Similarly for the cases ${i=k \neq j=l}$ and ${i=l \neq j=k}$, which gives a total contribution of at most ${3x(x-1) (\frac{\log x}{x})^4}$ to ${{\bf E} |S_x|^4}$. Finally, when ${i=j=k=l}$, then ${\bf E}Y_{i,x} Y_{j,x} Y_{k,x} Y_{l,x} \leq (\frac{\log x}{x})^4$, and there are at most ${x}$ contributions of this form to ${{\bf E} |S_x|^4}$. We conclude that

$\displaystyle {\bf E} |S_x|^4 \leq {3x(x-1) (\frac{\log x}{x})^4} + x(\frac{\log x}{x})^4 = \frac{(3x - 2)\log^4 x}{x^3}$

and hence by Markov's inequality,

$\displaystyle {\bf P}(|S_x| > \varepsilon) \leq \frac{(3x - 2)\log^4 x}{\varepsilon^4{x^3}}$ for any $\varepsilon > 0$.

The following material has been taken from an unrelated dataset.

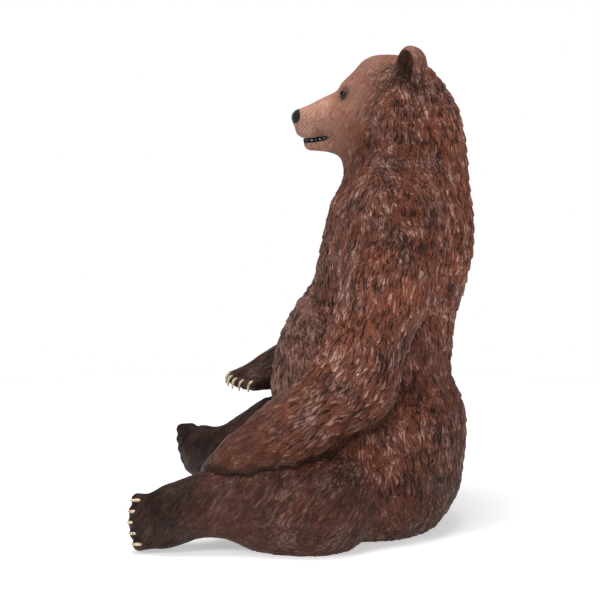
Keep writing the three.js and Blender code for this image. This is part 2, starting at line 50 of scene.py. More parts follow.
# The figure is laid out in mil, as in the frame: its ears reach up to EAR_TIPS of them
EAR_TIPS = 996.0
bear_low, bear_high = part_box("bear")
MIL = (bear_high.z - bear_low.z) / EAR_TIPS
MM = 0.001 / MIL  # a millimetre in mil

STEP = 3.2 * MM  # between the points at which the form is worked out
FACES = 195000  # triangles kept for the fur
LATTICE_LOW = (-372.0, -350.0, -24.0)
LATTICE_HIGH = (372.0, 388.0, 1012.0)
CHUNK = 120000  # points worked on at a time


# Forms as signed distances in mil at points p = (x, y, z): negative inside, positive outside
def soft_min(a, b, k):
    """The smaller of two distances, rounded off where they are less than k apart."""
    h = np.maximum(k - np.abs(a - b), 0) / k
    return np.minimum(a, b) - h * h * (0.25 * k)


def soft_max(a, b, k):
    """The larger of two distances, rounded off in the same way."""
    return -soft_min(-a, -b, k)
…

Remove the normalisation, we conclude that

$\displaystyle {\bf P}(|S_x - (1 + O(1 / \log x))| > \varepsilon) \leq \frac{(3x - 2)\log^4 x}{\varepsilon^4{x^3}}$ for any $\varepsilon > 0$.

By the comparison test, the right-hand side is summable in $x$. The Borel-Cantelli lemma thus implies that $S_x$ converges almost surely to one as $x \to \infty$, as desired.